Repeat the whole listing exactly.

## Start Records supplied

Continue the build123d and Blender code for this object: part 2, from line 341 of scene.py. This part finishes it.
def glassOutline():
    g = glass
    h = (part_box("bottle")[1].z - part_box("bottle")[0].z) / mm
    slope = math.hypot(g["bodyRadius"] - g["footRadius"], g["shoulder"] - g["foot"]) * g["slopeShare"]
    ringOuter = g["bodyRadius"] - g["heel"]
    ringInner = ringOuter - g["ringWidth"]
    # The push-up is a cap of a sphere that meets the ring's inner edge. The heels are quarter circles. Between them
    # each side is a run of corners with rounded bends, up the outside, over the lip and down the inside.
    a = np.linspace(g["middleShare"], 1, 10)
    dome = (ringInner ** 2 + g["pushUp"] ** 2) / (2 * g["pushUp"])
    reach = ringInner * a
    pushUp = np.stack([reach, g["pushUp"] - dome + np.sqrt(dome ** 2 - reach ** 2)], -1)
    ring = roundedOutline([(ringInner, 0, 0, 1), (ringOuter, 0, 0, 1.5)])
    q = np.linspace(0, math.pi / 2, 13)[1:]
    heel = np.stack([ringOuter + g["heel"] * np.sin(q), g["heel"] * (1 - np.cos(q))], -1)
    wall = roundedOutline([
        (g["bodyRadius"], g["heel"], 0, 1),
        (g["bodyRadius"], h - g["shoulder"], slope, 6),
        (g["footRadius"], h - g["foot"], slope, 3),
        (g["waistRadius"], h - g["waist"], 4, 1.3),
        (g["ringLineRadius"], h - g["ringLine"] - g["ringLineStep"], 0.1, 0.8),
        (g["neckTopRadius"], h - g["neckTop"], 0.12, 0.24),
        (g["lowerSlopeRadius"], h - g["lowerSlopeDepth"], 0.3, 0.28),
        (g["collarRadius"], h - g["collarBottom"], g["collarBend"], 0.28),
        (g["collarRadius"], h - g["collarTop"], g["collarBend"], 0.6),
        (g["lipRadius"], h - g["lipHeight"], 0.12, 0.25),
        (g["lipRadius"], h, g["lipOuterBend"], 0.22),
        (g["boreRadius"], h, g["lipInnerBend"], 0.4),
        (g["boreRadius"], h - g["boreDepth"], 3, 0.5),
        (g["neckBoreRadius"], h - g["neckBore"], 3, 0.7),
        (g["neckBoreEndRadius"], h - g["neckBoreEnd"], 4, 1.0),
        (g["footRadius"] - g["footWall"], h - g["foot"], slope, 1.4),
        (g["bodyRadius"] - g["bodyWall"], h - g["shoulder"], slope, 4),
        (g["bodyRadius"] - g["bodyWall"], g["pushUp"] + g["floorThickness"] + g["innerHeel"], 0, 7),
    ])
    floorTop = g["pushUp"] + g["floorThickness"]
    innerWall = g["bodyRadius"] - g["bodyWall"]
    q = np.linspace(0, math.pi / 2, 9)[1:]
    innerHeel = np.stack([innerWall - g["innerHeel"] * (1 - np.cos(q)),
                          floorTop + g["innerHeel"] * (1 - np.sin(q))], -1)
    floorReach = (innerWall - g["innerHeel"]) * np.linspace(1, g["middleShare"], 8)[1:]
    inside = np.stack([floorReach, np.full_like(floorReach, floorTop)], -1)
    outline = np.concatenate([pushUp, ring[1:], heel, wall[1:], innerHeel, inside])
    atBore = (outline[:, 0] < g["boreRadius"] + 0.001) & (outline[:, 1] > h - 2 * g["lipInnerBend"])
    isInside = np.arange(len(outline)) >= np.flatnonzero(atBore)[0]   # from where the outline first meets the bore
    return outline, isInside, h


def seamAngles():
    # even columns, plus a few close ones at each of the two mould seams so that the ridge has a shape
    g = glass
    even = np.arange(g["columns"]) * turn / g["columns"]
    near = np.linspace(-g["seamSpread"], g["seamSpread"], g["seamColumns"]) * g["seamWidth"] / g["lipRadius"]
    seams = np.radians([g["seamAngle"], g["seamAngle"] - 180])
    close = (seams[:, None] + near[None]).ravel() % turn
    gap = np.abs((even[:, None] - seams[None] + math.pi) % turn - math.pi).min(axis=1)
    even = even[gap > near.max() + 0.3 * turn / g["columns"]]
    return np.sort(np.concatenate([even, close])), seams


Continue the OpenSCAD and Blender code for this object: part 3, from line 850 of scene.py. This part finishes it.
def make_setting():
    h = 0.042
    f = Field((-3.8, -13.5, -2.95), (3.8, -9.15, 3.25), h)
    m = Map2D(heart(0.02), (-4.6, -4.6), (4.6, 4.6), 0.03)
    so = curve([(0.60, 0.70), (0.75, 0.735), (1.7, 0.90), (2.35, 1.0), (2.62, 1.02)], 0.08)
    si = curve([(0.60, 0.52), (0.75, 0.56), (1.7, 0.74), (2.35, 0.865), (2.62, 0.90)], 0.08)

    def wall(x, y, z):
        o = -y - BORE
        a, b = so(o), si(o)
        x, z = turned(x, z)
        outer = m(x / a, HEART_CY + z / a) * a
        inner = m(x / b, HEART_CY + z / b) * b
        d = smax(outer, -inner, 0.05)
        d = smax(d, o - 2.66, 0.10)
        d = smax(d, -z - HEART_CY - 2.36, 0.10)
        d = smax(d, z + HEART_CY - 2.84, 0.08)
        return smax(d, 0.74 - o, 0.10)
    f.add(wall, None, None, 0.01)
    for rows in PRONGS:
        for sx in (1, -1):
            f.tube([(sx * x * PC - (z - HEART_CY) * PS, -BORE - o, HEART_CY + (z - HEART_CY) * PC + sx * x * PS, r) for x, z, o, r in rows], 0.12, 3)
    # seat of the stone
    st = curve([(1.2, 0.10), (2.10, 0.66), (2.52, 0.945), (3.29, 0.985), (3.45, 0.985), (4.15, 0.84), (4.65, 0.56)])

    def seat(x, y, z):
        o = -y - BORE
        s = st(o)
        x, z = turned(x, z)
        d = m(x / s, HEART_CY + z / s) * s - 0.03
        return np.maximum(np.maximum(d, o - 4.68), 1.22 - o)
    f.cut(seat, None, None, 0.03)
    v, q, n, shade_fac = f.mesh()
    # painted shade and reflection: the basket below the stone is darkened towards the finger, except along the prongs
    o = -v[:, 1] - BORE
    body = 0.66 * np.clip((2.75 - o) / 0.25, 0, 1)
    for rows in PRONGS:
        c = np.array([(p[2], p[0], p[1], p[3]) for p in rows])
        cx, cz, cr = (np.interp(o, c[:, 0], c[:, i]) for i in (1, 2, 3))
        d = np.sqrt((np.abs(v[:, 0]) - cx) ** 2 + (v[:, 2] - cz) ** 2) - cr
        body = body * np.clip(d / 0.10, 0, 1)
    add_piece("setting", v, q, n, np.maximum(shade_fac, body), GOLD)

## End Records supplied

Solution to the exercise:
Continue the build123d and Blender code for this object: part 2, from line 341 of scene.py. This part finishes it.
def glassOutline():
    g = glass
    h = (part_box("bottle")[1].z - part_box("bottle")[0].z) / mm
    slope = math.hypot(g["bodyRadius"] - g["footRadius"], g["shoulder"] - g["foot"]) * g["slopeShare"]
    ringOuter = g["bodyRadius"] - g["heel"]
    ringInner = ringOuter - g["ringWidth"]
    # The push-up is a cap of a sphere that meets the ring's inner edge. The heels are quarter circles. Between them
    # each side is a run of corners with rounded bends, up the outside, over the lip and down the inside.
    a = np.linspace(g["middleShare"], 1, 10)
    dome = (ringInner ** 2 + g["pushUp"] ** 2) / (2 * g["pushUp"])
    reach = ringInner * a
    pushUp = np.stack([reach, g["pushUp"] - dome + np.sqrt(dome ** 2 - reach ** 2)], -1)
    ring = roundedOutline([(ringInner, 0, 0, 1), (ringOuter, 0, 0, 1.5)])
    q = np.linspace(0, math.pi / 2, 13)[1:]
    heel = np.stack([ringOuter + g["heel"] * np.sin(q), g["heel"] * (1 - np.cos(q))], -1)
    wall = roundedOutline([
        (g["bodyRadius"], g["heel"], 0, 1),
        (g["bodyRadius"], h - g["shoulder"], slope, 6),
        (g["footRadius"], h - g["foot"], slope, 3),
        (g["waistRadius"], h - g["waist"], 4, 1.3),
        (g["ringLineRadius"], h - g["ringLine"] - g["ringLineStep"], 0.1, 0.8),
        (g["neckTopRadius"], h - g["neckTop"], 0.12, 0.24),
        (g["lowerSlopeRadius"], h - g["lowerSlopeDepth"], 0.3, 0.28),
        (g["collarRadius"], h - g["collarBottom"], g["collarBend"], 0.28),
        (g["collarRadius"], h - g["collarTop"], g["collarBend"], 0.6),
        (g["lipRadius"], h - g["lipHeight"], 0.12, 0.25),
        (g["lipRadius"], h, g["lipOuterBend"], 0.22),
        (g["boreRadius"], h, g["lipInnerBend"], 0.4),
        (g["boreRadius"], h - g["boreDepth"], 3, 0.5),
        (g["neckBoreRadius"], h - g["neckBore"], 3, 0.7),
        (g["neckBoreEndRadius"], h - g["neckBoreEnd"], 4, 1.0),
        (g["footRadius"] - g["footWall"], h - g["foot"], slope, 1.4),
        (g["bodyRadius"] - g["bodyWall"], h - g["shoulder"], slope, 4),
        (g["bodyRadius"] - g["bodyWall"], g["pushUp"] + g["floorThickness"] + g["innerHeel"], 0, 7),
    ])
    floorTop = g["pushUp"] + g["floorThickness"]
    innerWall = g["bodyRadius"] - g["bodyWall"]
    q = np.linspace(0, math.pi / 2, 9)[1:]
    innerHeel = np.stack([innerWall - g["innerHeel"] * (1 - np.cos(q)),
                          floorTop + g["innerHeel"] * (1 - np.sin(q))], -1)
    floorReach = (innerWall - g["innerHeel"]) * np.linspace(1, g["middleShare"], 8)[1:]
    inside = np.stack([floorReach, np.full_like(floorReach, floorTop)], -1)
    outline = np.concatenate([pushUp, ring[1:], heel, wall[1:], innerHeel, inside])
    atBore = (outline[:, 0] < g["boreRadius"] + 0.001) & (outline[:, 1] > h - 2 * g["lipInnerBend"])
    isInside = np.arange(len(outline)) >= np.flatnonzero(atBore)[0]   # from where the outline first meets the bore
    return outline, isInside, h


def seamAngles():
    # even columns, plus a few close ones at each of the two mould seams so that the ridge has a shape
    g = glass
    even = np.arange(g["columns"]) * turn / g["columns"]
    near = np.linspace(-g["seamSpread"], g["seamSpread"], g["seamColumns"]) * g["seamWidth"] / g["lipRadius"]
    seams = np.radians([g["seamAngle"], g["seamAngle"] - 180])
    close = (seams[:, None] + near[None]).ravel() % turn
    gap = np.abs((even[:, None] - seams[None] + math.pi) % turn - math.pi).min(axis=1)
    even = even[gap > near.max() + 0.3 * turn / g["columns"]]
    return np.sort(np.concatenate([even, close])), seams


Continue the OpenSCAD and Blender code for this object: part 3, from line 850 of scene.py. This part finishes it.
def make_setting():
    h = 0.042
    f = Field((-3.8, -13.5, -2.95), (3.8, -9.15, 3.25), h)
    m = Map2D(heart(0.02), (-4.6, -4.6), (4.6, 4.6), 0.03)
    so = curve([(0.60, 0.70), (0.75, 0.735), (1.7, 0.90), (2.35, 1.0), (2.62, 1.02)], 0.08)
    si = curve([(0.60, 0.52), (0.75, 0.56), (1.7, 0.74), (2.35, 0.865), (2.62, 0.90)], 0.08)

    def wall(x, y, z):
        o = -y - BORE
        a, b = so(o), si(o)
        x, z = turned(x, z)
        outer = m(x / a, HEART_CY + z / a) * a
        inner = m(x / b, HEART_CY + z / b) * b
        d = smax(outer, -inner, 0.05)
        d = smax(d, o - 2.66, 0.10)
        d = smax(d, -z - HEART_CY - 2.36, 0.10)
        d = smax(d, z + HEART_CY - 2.84, 0.08)
        return smax(d, 0.74 - o, 0.10)
    f.add(wall, None, None, 0.01)
    for rows in PRONGS:
        for sx in (1, -1):
            f.tube([(sx * x * PC - (z - HEART_CY) * PS, -BORE - o, HEART_CY + (z - HEART_CY) * PC + sx * x * PS, r) for x, z, o, r in rows], 0.12, 3)
    # seat of the stone
    st = curve([(1.2, 0.10), (2.10, 0.66), (2.52, 0.945), (3.29, 0.985), (3.45, 0.985), (4.15, 0.84), (4.65, 0.56)])

    def seat(x, y, z):
        o = -y - BORE
        s = st(o)
        x, z = turned(x, z)
        d = m(x / s, HEART_CY + z / s) * s - 0.03
        return np.maximum(np.maximum(d, o - 4.68), 1.22 - o)
    f.cut(seat, None, None, 0.03)
    v, q, n, shade_fac = f.mesh()
    # painted shade and reflection: the basket below the stone is darkened towards the finger, except along the prongs
    o = -v[:, 1] - BORE
    body = 0.66 * np.clip((2.75 - o) / 0.25, 0, 1)
    for rows in PRONGS:
        c = np.array([(p[2], p[0], p[1], p[3]) for p in rows])
        cx, cz, cr = (np.interp(o, c[:, 0], c[:, i]) for i in (1, 2, 3))
        d = np.sqrt((np.abs(v[:, 0]) - cx) ** 2 + (v[:, 2] - cz) ** 2) - cr
        body = body * np.clip(d / 0.10, 0, 1)
    add_piece("setting", v, q, n, np.maximum(shade_fac, body), GOLD)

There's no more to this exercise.